I don't know what petite mutant ale tastes like but as an insurance policy I'd maybe make up a vigorous starter with a fresh pack of US-05 and hit the brew with that when it gets to 18.5 and hope that the good yeast outbreeds any mutant brain-sucking zombie yeast that might have started up B)
 
petite mutants are more of a problem if you put a "warm" yeast pitch into a cold wort - shocking the yeast right when its about to try and reproduce. In this situation where you have pitched into warm wort and it has cooled down slowly overnight... not really so much of a problem.

The worst you have really done is maybe tire out your yeast a bit... they got into the nice warm wort, started to do their thing,then it got cold and the stopped, now you want them to start over - they'll be a little bleary eyed and grumpy. Warm it back up, give it a bit of a shake to give them some more oxygen and perk em up a bit. And they'll take right off.

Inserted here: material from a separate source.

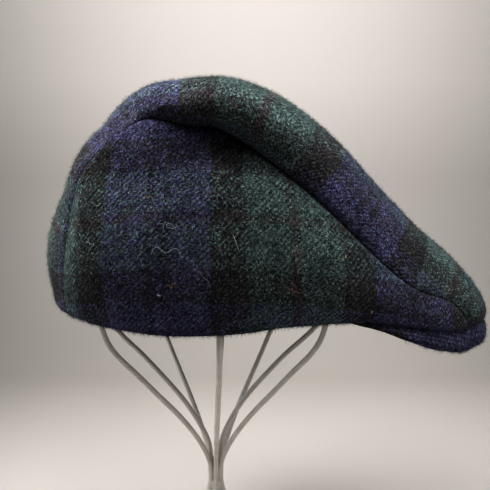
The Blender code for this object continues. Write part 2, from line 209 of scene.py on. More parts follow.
# The section where the crown's edge meets the corner of the peak
CORNER = SECTIONS[11].along

# Dents in the cloth, as in the solids
Fold = namedtuple("Fold", "panel from_along from_share to_along to_share reach depth")
FOLDS = [
    Fold("side", 0.45, 0.90, 0.33, 0.74, 0.08, 0.022),
    Fold("top", 0.33, -0.85, 0.27, -0.20, 0.09, 0.016),
    Fold("top", 0.29, -0.90, 0.41, -0.55, 0.08, 0.026),
    Fold("top", 0.36, -0.86, 0.49, -0.72, 0.06, -0.022),
    Fold("top", 0.39, -0.95, 0.50, -0.95, 0.05, 0.018),
    Fold("top", 0.42, -0.62, 0.39, -0.10, 0.10, 0.007),
]

# The peak's section from the corner to the front, as in the solids
Lip = namedtuple("Lip", "along seat lip round wall")
LIPS = [
    Lip(0.00, 0.10, 0.10, 1.00, 0.35),
    Lip(0.15, 0.55, 0.70, 1.00, 0.80),
    Lip(0.30, 0.85, 0.90, 1.00, 1.00),
    Lip(0.50, 1.00, 1.00, 1.00, 1.00),
    Lip(0.75, 1.25, 0.95, 0.98, 1.00),
    Lip(1.00, 1.50, 0.92, 0.95, 1.00),
]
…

If not, another pack of US05 isn't so expensive.
 
thanks for the help!!

I had the heater belt strapped to the bottom of the fermenter and it warmed up to 18.5 relatively quickly... gave it a bit of a shake to try and float some of the yeast that might have dropped out.

Its bubbling away fine, but there is not much of Krausen. Either way it seems to be working.

If i had aerated the wort before pitching and then it was cooled, will that mean the work done aerating it wont have any effect?
 
You only need to aerate once, the temp here really doesn't matter, once the yeast kicked back in it would ahve done its aerobic thing like usual.